Pour un joueur que certains supporters de son propre pays avaient déjà écarté, cette convocation avait une signification particulière.
Foi, concentration et avenir
Demandez à Yegbe ce qui lui a permis de garder les pieds sur terre malgré les hauts et les bas, il répond sans hésiter : la foi et l’humilité.
"Je dirais que ce n’est pas seulement le travail, c’est Dieu", affirme-t-il. "À WAFA, on nous disait que tout le monde ne deviendrait pas footballeur professionnel. Donc pour moi, être ici aujourd’hui, je ne peux qu’être reconnaissant."

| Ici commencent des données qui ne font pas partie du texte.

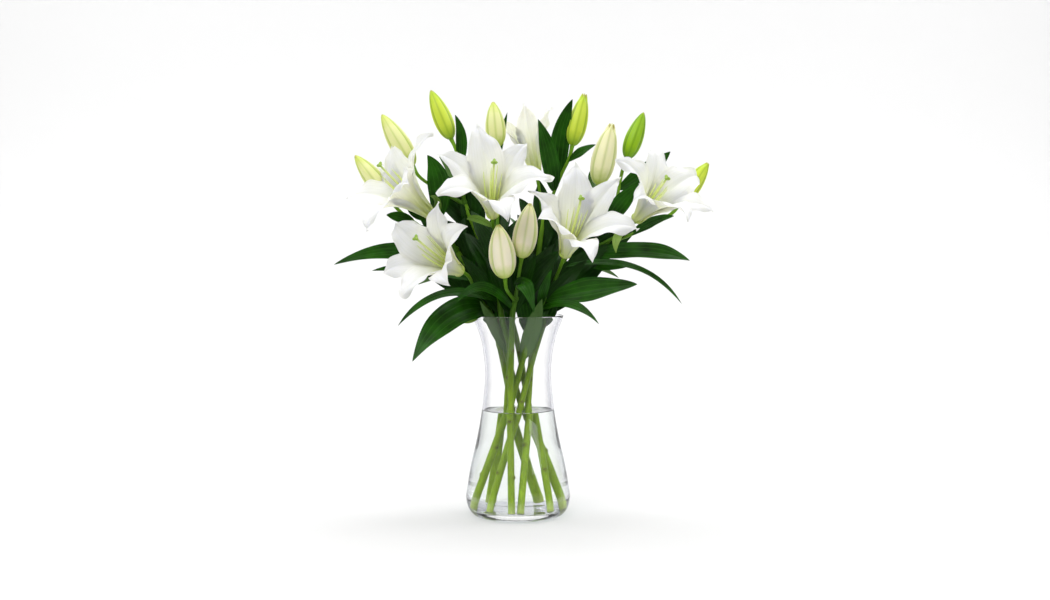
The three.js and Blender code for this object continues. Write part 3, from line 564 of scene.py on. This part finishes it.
# ---------------------------------------------------------------------------------------------
# Buds. Unopened flowers: three outer petals meet edge to edge round the three inner ones, whose keels show
# in the seams between them. Young buds are green and hard, older ones swell and turn cream from the middle.
BUD_FINISHES = {  # foot, middle, tip, seams
    "green": ("#8db324", "#cbdc45", "#b6cf30", "#7ea01c"),
    "deep_green": ("#6a9c12", "#93bd14", "#86b012", "#558010"),
    "green_cream": ("#b4cc48", "#e4e6a6", "#ccd868", "#a6bf3c"),
    "cream": ("#a9bc4a", "#e6e3b8", "#e2e0ac", "#a7b860"),
    "ivory": ("#bdd056", "#fbf1d9", "#f1efbc", "#b5cc5e"),
}


def bud_rings(foot, tip, radius, parting):
    """A spindle thickest a third of the way up. Its radius is shared out in three lobes, with a narrow keel
    between two grooves where the lobes meet; towards the tip the lobes draw apart into three points."""
    axis = np.subtract(tip, foot).astype(float)
    length = np.linalg.norm(axis)
    s = np.concatenate([[0.0], 1 - np.cos(np.linspace(0.06, np.pi / 2, 34)), [1.0]])
    s = np.concatenate([s[:-2], np.linspace(s[-3], 1, 10)[1:]])[:, None]
    turn = np.linspace(0, 2 * np.pi, 72, endpoint=False)[None]
    seam = (3 * turn + np.pi) % (2 * np.pi) - np.pi  # zero in the middle of a lobe
    gap = np.pi - np.abs(seam)
    profile = np.sin(np.pi * np.minimum(1, s**0.74)) ** 0.66
    lobes = 1 - 0.05 * (1 - np.cos(seam)) * np.sin(np.pi * s**0.8)
    lobes = lobes - 0.07 * np.exp(-(((gap - 0.42) / 0.2) ** 2)) + 0.02 * np.exp(-((gap / 0.22) ** 2))
    lobes = lobes - 0.045 * np.exp(-((seam / 0.2) ** 2)) * np.sin(np.pi * s)
    valley = (1 - np.cos(seam)) / 2
    split = np.clip((s - 0.8) / 0.2, 0, 1) ** 1.5 * parting
    r = radius * profile * lobes * (1 - 0.6 * split * valley) + 2.4 * split * (1 - valley) ** 2
    z = length * s - 8 * split * valley + 0 * turn
    rings = np.stack([r * np.cos(turn), r * np.sin(turn), z], -1)
    rings[-1] = (0, 0, length - 9 * parting)
    rings[0] = 0
    side = unit(np.cross(axis, (0, -1, 0.02)))
    basis = np.array([np.cross(side, unit(axis)), side, unit(axis)])
    seam_mark = np.exp(-((gap - 0.3) / 0.35) ** 2) + 0.6 * np.exp(-((seam / 0.3) ** 2)) + 0 * s
    return rings @ basis + foot, {"along": s + 0 * turn, "seam": seam_mark}


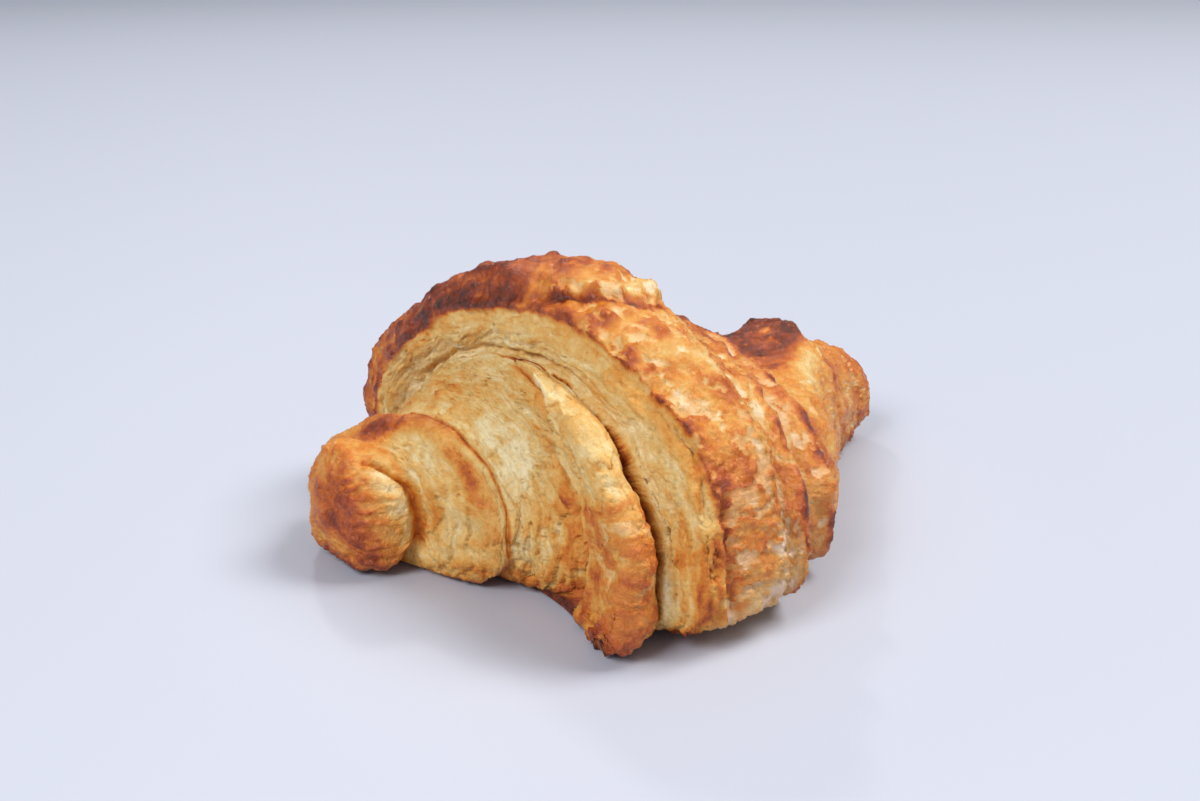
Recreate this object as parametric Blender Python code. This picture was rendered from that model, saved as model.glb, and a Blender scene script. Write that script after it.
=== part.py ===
"""A small butter croissant, one solid piece of baked dough.

A triangle of layered dough is rolled up into a spindle and bent a little.
Each turn of the sheet ends in an edge, so the roll swells in steps from both
tips to the hump in the middle.  The body is lofted through cross-sections
placed along the roll.  A cross-section is a rounded arch over a flatter
underside; it has a station along the roll, a bow toward the front, a half
width, a crown height and a fan angle, because the turns open out like a fan
round the inside of the bend.  Grooves between the turns are cut deeper at the
front than over the back, and the tail of the sheet lies on the hump as a low
tongue.

Metres, +Z up.  The roll's long axis is X: the plump core end is at -X, the
slim end at +X.  -Y is the front.  The origin is under the middle of the
bounding box, on the plane the croissant rests on.
"""

import math

import bmesh
import bpy
import numpy as np

MM = 0.001

# ---- driving dimensions, millimetres -------------------------------------
RINGS_PER_SPAN = 2      # cross-sections lofted per span between two stations
SIDES = 52              # points round one cross-section
ARCH_POWER = 2.2        # roundness of the upper arch (2 is an ellipse)
BACK_POWER = 1.75       # the arch falls away sooner over the back
BACK_LIFT = 4.0         # the hump's widest line is higher at the back
SOLE_POWER = 3.6        # squareness of the underside
BELT_BASE = 8.0         # height of the widest line on a very thin section
BELT_RISE = 0.075       # and how much it rises per mm of half width
CLEFT_CUT = 6.5         # extra depth of the open cleft at the front
CLEFT_FROM, CLEFT_TO = -28.0, 70.0      # degrees round the section
LOBE_OUT = 3.2          # how far the flap's lower corner hangs out toward -X
LOBE_FROM, LOBE_TO = -75.0, 15.0        # degrees round the section
TONGUE_RISE = 1.1       # thickness of the sheet's tail on the hump
TONGUE_X = (-26.0, -4.0)                # its start and its free end
TONGUE_ANGLE, TONGUE_HALF = 100.0, 34.0  # degrees round the section
TONGUE_EDGE = 1.6       # run-out of its free end

# Clearance of each kind of station's underside over the resting plane; a
# negative one is pressed flat on the plane.
FOOT = {"tip": 7.8, "nose": 3.4, "crest": -0.5, "lip": -0.5, "groove": 0.8,
        "arm": 0.2, "slim": 1.0, "slim nose": 3.8}

# name, kind, station, bow, half width, crown, fan angle in degrees
STATIONS = (
    ("core end",        "tip",       -54.5, -0.5,  1.5, 11.0,   5),
    ("core end",        "nose",      -53.0, -0.5,  6.0, 15.0,   5),
    ("core end",        "arm",       -50.5, -1.0,  9.0, 18.5,   6),
    ("core end",        "arm",       -48.0, -1.2, 10.8, 18.6,   8),
    ("pucker",          "groove",    -46.0, -0.6, 11.4, 18.0,  10),
    ("first turn",      "arm",       -44.5, -0.5, 15.0, 18.5,  10),
    ("first turn",      "crest",     -40.5,  3.0, 19.0, 21.5,   9),
    ("first crease",    "groove",    -38.5,  5.0, 18.0, 22.0,   7),
    ("second turn",     "arm",       -35.5,  6.5, 20.0, 24.0,   6),
    ("second turn",     "arm",       -32.0, 11.0, 27.0, 28.2,   3),
    ("flap",            "crest",     -30.8, 15.8, 32.2, 31.0,  -1),
    ("flap",            "crest",     -29.2, 15.5, 33.0, 31.2,   1),
    ("cleft",           "groove",    -28.3, 15.0, 33.4, 31.4,   2),
    ("side wall",       "arm",       -27.7, 15.0, 34.8, 32.4,   3),
    ("side wall",       "arm",       -28.2, 15.0, 37.8, 35.2,   6),
    ("hump rim",        "crest",     -27.0, 14.0, 39.5, 38.2,   9),
    ("hump",            "crest",     -21.5, 10.5, 43.0, 42.4,  13),
    ("hump",            "crest",     -14.5, 10.0, 42.0, 41.8,   3),
    ("hump",            "crest",      -6.0, 10.5, 40.5, 35.2,  -6),
    ("outer wrap edge", "lip",         3.5, 11.0, 40.0, 30.0, -13),
    ("outer wrap foot", "arm",         4.8,  9.5, 36.8, 27.8, -13),
    ("inner wrap edge", "lip",        13.5,  7.5, 35.5, 25.0, -12),
    ("inner wrap foot", "groove",     14.8,  8.0, 32.0, 22.6, -11),
    ("slim side",       "crest",      22.0,  6.0, 27.5, 22.6, -13),
    ("slim side",       "arm",        28.5,  2.5, 22.0, 23.0, -13),
    ("slim side",       "arm",        34.5, -1.5, 19.0, 23.0, -12),
    ("end crease",      "groove",     36.5, -1.5, 16.5, 20.5, -12),
    ("slim end",        "arm",        40.0, -2.0, 13.5, 19.0, -10),
    ("slim end",        "slim",       46.0, -2.5,  9.0, 17.0,  -9),
    ("slim end",        "slim nose",  50.5, -1.5,  5.5, 13.5,  -6),
    ("slim end",        "tip",        52.5, -0.5,  1.5, 11.0,  -6),
)
COLOUR = (0.62, 0.30, 0.085, 1.0)       # golden crust
ROUGHNESS = 0.42


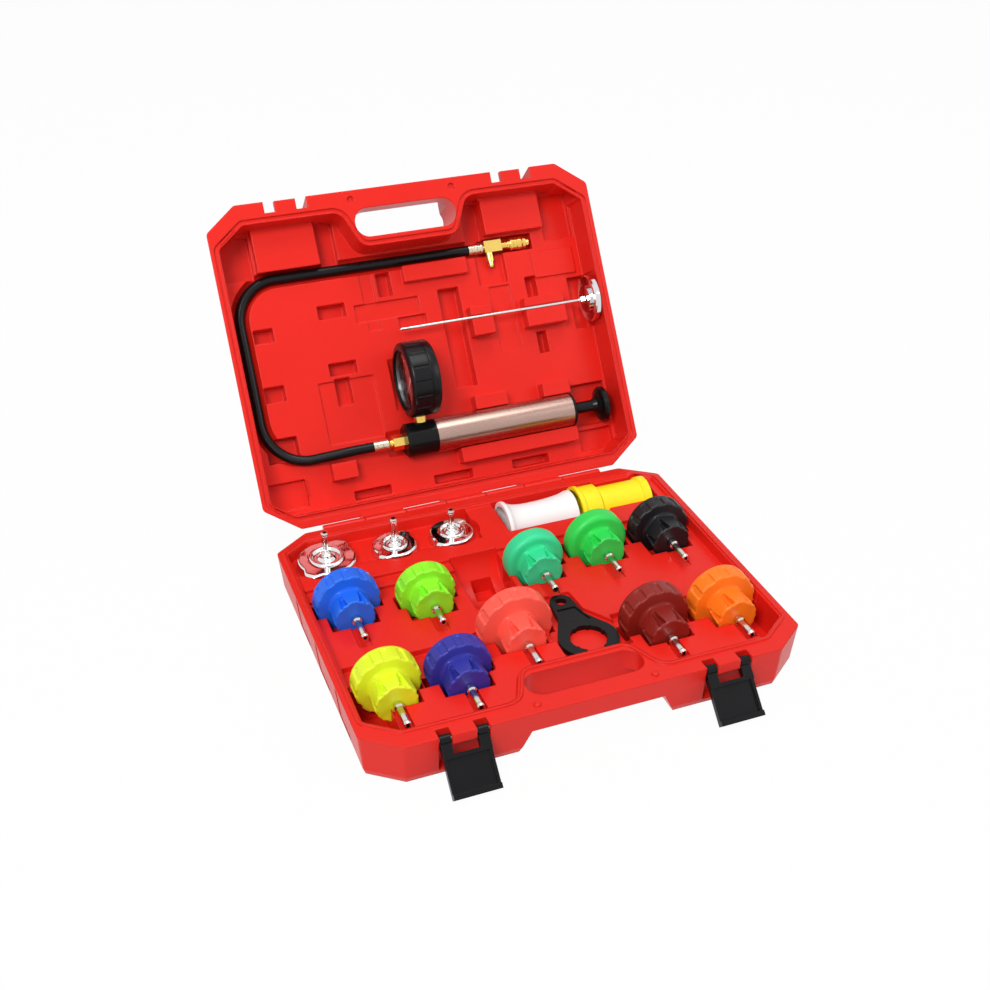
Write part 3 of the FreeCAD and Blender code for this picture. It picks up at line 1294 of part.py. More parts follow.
for name, x, front, ring_radius, ring_width, hub_length, nipple_length, flutes in ADAPTERS:
    save(make_adapter(x, front, ring_radius, ring_width, hub_length, flutes), name)
    start = Vec(x, front, BASE_DEPTH - ADAPTER_AXIS_DROP)
    save(nipple(start, ALONG_Y, nipple_length, NIPPLE_SEAT), name + "_nipple")


def make_white_neck():
    """The white neck adapter: a tube with a flared flange and a collar."""
    return turned([
        (0, 21.0), (0, NECK_FLANGE_RADIUS - 0.5), (1.0, NECK_FLANGE_RADIUS),
        (4.0, NECK_FLANGE_RADIUS - 0.5), (6.0, NECK_BODY_RADIUS + 0.8), (10.0, NECK_BODY_RADIUS),
        (62.0, NECK_BODY_RADIUS - 1.0), (66.0, NECK_BODY_RADIUS), (70.0, NECK_END_RADIUS),
        (74.0, NECK_END_RADIUS),
        (74.0, NECK_BORE_RADIUS), (12.0, NECK_BORE_RADIUS), (8.0, 18.5),
    ], neck_point(WHITE_NECK_START), ALONG_X)


def make_yellow_neck():
    """The yellow neck adapter: a wide collar, a tube and a flange."""
    end = YELLOW_NECK_LENGTH
    return turned([
        (0, 22.0), (0, NECK_FLANGE_RADIUS), (4.0, NECK_FLANGE_RADIUS), (6.0, 24.0), (22.0, 24.0),
        (25.0, 20.0), (end - 9.0, 20.0), (end - 7.0, YELLOW_NECK_END_RADIUS),
        (end, YELLOW_NECK_END_RADIUS), (end, NECK_BORE_RADIUS), (24.0, NECK_BORE_RADIUS), (20.0, 21.0),
    ], neck_point(YELLOW_NECK_START), ALONG_X)


def make_wrench():
    """The flat wrench: an open ring with small teeth, an arm and a hole to hang it by."""
    z = BASE_DEPTH - WRENCH_RECESS + NEST_GAP
    ring_centre = Vec(WRENCH_X, WRENCH_Y, z)
    end_centre = Vec(WRENCH_END_X, WRENCH_END_Y, z)
    thickness = WRENCH_THICKNESS
    arm = prism([
        Vec(WRENCH_X - 25.5, WRENCH_Y + 9, z), Vec(WRENCH_X + 25.5, WRENCH_Y + 9, z),
        Vec(WRENCH_END_X + 12.5, WRENCH_END_Y - 22, z), Vec(WRENCH_END_X + 10.4, WRENCH_END_Y, z),
        Vec(WRENCH_END_X - 10.4, WRENCH_END_Y, z), Vec(WRENCH_END_X - 12.5, WRENCH_END_Y - 22, z),
    ], Vec(0, 0, thickness))
    plate = rod(ring_centre, ALONG_Z, WRENCH_RADIUS, thickness)
    plate = plate.fuse([arm, rod(end_centre, ALONG_Z, WRENCH_END_RADIUS, thickness)])
    recess = prism([
        Vec(WRENCH_X - 13, WRENCH_Y + 24, z + thickness - 1.2),
        Vec(WRENCH_X + 13, WRENCH_Y + 24, z + thickness - 1.2),
        Vec(WRENCH_END_X + 8.5, WRENCH_END_Y - 10.5, z + thickness - 1.2),
        Vec(WRENCH_END_X - 8.5, WRENCH_END_Y - 10.5, z + thickness - 1.2),
    ], Vec(0, 0, 3))
    below = Vec(0, 0, 1)
    cuts = [
        rod(ring_centre - below, ALONG_Z, WRENCH_INNER_RADIUS, thickness + 2),
        rod(end_centre - below, ALONG_Z, 5.0, thickness + 2),
        recess,
        prism([Vec(WRENCH_X - 7, WRENCH_Y - 12, z - 1), Vec(WRENCH_X - 13, WRENCH_Y - 32, z - 1),
               Vec(WRENCH_X + 13, WRENCH_Y - 32, z - 1), Vec(WRENCH_X + 7, WRENCH_Y - 12, z - 1)],
              Vec(0, 0, thickness + 2)),
    ]
    wrench = plate.cut(cuts)
    teeth = []
    for turn in (20, 70, 110, 160, 215, 325):
        outward = Vec(math.cos(math.radians(turn)), math.sin(math.radians(turn)), 0)
        teeth.append(rod(ring_centre + outward * (WRENCH_INNER_RADIUS + 0.9), ALONG_Z, 1.9, thickness))
    return wrench.fuse(teeth).removeSplitter()


save(make_white_neck(), "white_neck_adapter")
save(make_yellow_neck(), "yellow_neck_adapter")
save(make_wrench(), "cap_wrench")
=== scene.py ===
import bpy
import bmesh
import math
from mathutils import Matrix, Vector


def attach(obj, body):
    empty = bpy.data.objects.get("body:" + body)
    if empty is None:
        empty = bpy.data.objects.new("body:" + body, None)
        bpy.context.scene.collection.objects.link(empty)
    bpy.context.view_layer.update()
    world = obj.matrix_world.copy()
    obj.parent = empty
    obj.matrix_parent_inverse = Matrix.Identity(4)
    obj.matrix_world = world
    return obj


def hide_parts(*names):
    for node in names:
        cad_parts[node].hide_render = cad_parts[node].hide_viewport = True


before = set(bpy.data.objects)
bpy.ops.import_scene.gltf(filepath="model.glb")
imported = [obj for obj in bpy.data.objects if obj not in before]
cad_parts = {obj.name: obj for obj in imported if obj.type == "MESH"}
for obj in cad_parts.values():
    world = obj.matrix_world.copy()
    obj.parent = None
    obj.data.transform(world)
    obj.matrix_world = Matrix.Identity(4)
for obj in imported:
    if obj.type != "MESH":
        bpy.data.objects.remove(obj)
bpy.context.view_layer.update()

# A large soft lamp hangs over the front left, a weaker one fills the right side,
# and a third lights the tray from above.
CAMERA_PLACE = (-0.3834, -0.9246, 0.7767)
CAMERA_YAW = math.radians(-20.84)
CAMERA_PITCH = math.radians(-32.31)
CAMERA_ROLL = math.radians(0.25)
CAMERA_LENS = 49.567
FLOOR_SIZE = 12.0
FLOOR_WHITE_SHARE = 0.97
SKY_STRENGTH = 0.22
WHITE = (1.0, 1.0, 1.0, 1.0)
LAMPS = (
    ("key_lamp", (-1.5, -1.6, 2.3), 1.1, 66.0),
    ("fill_lamp", (1.9, -1.2, 1.6), 1.2, 12.0),
    ("top_lamp", (0.2, 0.1, 2.6), 1.3, 24.0),
)
LAMP_TARGET = Vector((0.0, 0.05, 0.1))


class Amount:
    """A number or colour on its way through a material's nodes."""

    def __init__(self, finish, socket):
        self.finish = finish
        self.socket = socket

    def joined(self, operation, first, second):
        return self.finish.add("ShaderNodeMath", {"operation": operation}, {0: first, 1: second})

    def __add__(self, other):
        return self.joined("ADD", self, other)

    def __sub__(self, other):
        return self.joined("SUBTRACT", self, other)

    def __rsub__(self, other):
        return self.joined("SUBTRACT", other, self)

    def __mul__(self, other):
        return self.joined("MULTIPLY", self, other)

    def __gt__(self, other):
        return self.joined("GREATER_THAN", self, other)

    def __lt__(self, other):
        return self.joined("LESS_THAN", self, other)

    __radd__ = __add__
    __rmul__ = __mul__


class Finish:
    """A material that is put together from nodes; it can also fill another tree, such as a world's."""

    def __init__(self, name, tree=None):
        if tree is None:
            self.material = bpy.data.materials.new(name)
            self.material.use_nodes = True
            tree = self.material.node_tree
        self.tree = tree
        self.tree.nodes.clear()

    def add(self, kind, settings=None, sockets=None, output=0):
        node = self.tree.nodes.new(kind)
        for name, value in (settings or {}).items():
            if name == "stops":
                ramp = node.color_ramp
                while len(ramp.elements) < len(value):
                    ramp.elements.new(0.5)
                for element, (position, colour) in zip(ramp.elements, value):
                    element.position = position
                    element.color = colour
            else:
                setattr(node, name, value)
        for name, value in (sockets or {}).items():
            if isinstance(value, Amount):
                self.tree.links.new(value.socket, node.inputs[name])
            else:
                node.inputs[name].default_value = value
        return Amount(self, node.outputs[output])

    def surface(self, **sockets):
        words = {name.replace("_", " "): value for name, value in sockets.items()}
        shader = self.add("ShaderNodeBsdfPrincipled", sockets=words)
        self.add_output(shader)
        return self.material

    def add_output(self, shader, kind="ShaderNodeOutputMaterial"):
        output = self.tree.nodes.new(kind)
        self.tree.links.new(shader.socket, output.inputs["Surface"])

    def noise(self, scale, detail=2.0, stretch=(1.0, 1.0, 1.0)):
        place = self.add("ShaderNodeTexCoord", output="Object")
        place = self.add("ShaderNodeMapping", sockets={"Vector": place, "Scale": stretch})
        return self.add("ShaderNodeTexNoise", sockets={
            "Vector": place, "Scale": scale, "Detail": detail})

    def shade(self, share, dark, light):
        return self.add("ShaderNodeMix", {"data_type": "RGBA"}, {0: share, 6: dark, 7: light}, 2)


def seen_directly(finish):
    """1 for rays from the camera, off a mirror finish or through glass, else 0."""
    ray = finish.tree.nodes.new("ShaderNodeLightPath")
    total = Amount(finish, ray.outputs["Is Camera Ray"])
    total = total + Amount(finish, ray.outputs["Is Glossy Ray"])
    total = total + Amount(finish, ray.outputs["Is Transmission Ray"])
    return total > 0.5


floor_finish = Finish("white_floor")
floor_diffuse = floor_finish.add("ShaderNodeBsdfDiffuse", sockets={"Color": (0.8, 0.8, 0.8, 1.0)})
floor_white = floor_finish.add("ShaderNodeEmission", sockets={"Color": WHITE})
floor_share = seen_directly(floor_finish) * FLOOR_WHITE_SHARE
floor_finish.add_output(floor_finish.add(
    "ShaderNodeMixShader", sockets={0: floor_share, 1: floor_diffuse, 2: floor_white}))
floor_mesh = bpy.data.meshes.new("floor")
half = FLOOR_SIZE / 2
floor_mesh.from_pydata(
    [(-half, -half, 0.0), (half, -half, 0.0), (half, half, 0.0), (-half, half, 0.0)], [], [(0, 1, 2, 3)])
floor_mesh.materials.append(floor_finish.material)
floor = bpy.data.objects.new("floor", floor_mesh)
bpy.context.scene.collection.objects.link(floor)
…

Il continue d’étudier le football de près, citant l’Autrichien David Alaba comme modèle. "J’adore son calme balle au pied. J’essaie d’apprendre de ses vidéos, de voir comment il se place, comment il utilise le ballon. Je veux progresser."
En dehors du football, Yegbe trouve son équilibre dans la musique. "J’écoute beaucoup Shatta Wale, Stonebwoy, Black Sherif, parfois King Promise quand je veux juste me détendre."
Quant à la suite, le joueur de 22 ans affiche ses ambitions avec clarté. "Mon objectif, c’est d’aider Metz à rester en Ligue 1 et d’être en sélection. J’espère être appelé à nouveau, ou même faire partie du groupe pour la Coupe du monde. Je dois juste continuer à travailler."
Le parcours de Terry Yegbe est encore en train de s’écrire, mais sa façon de surmonter l’adversité en dit déjà long. Passer d’une soirée difficile à Rabat aux échelons du football européen montre comment sa résilience est en train de transformer son image.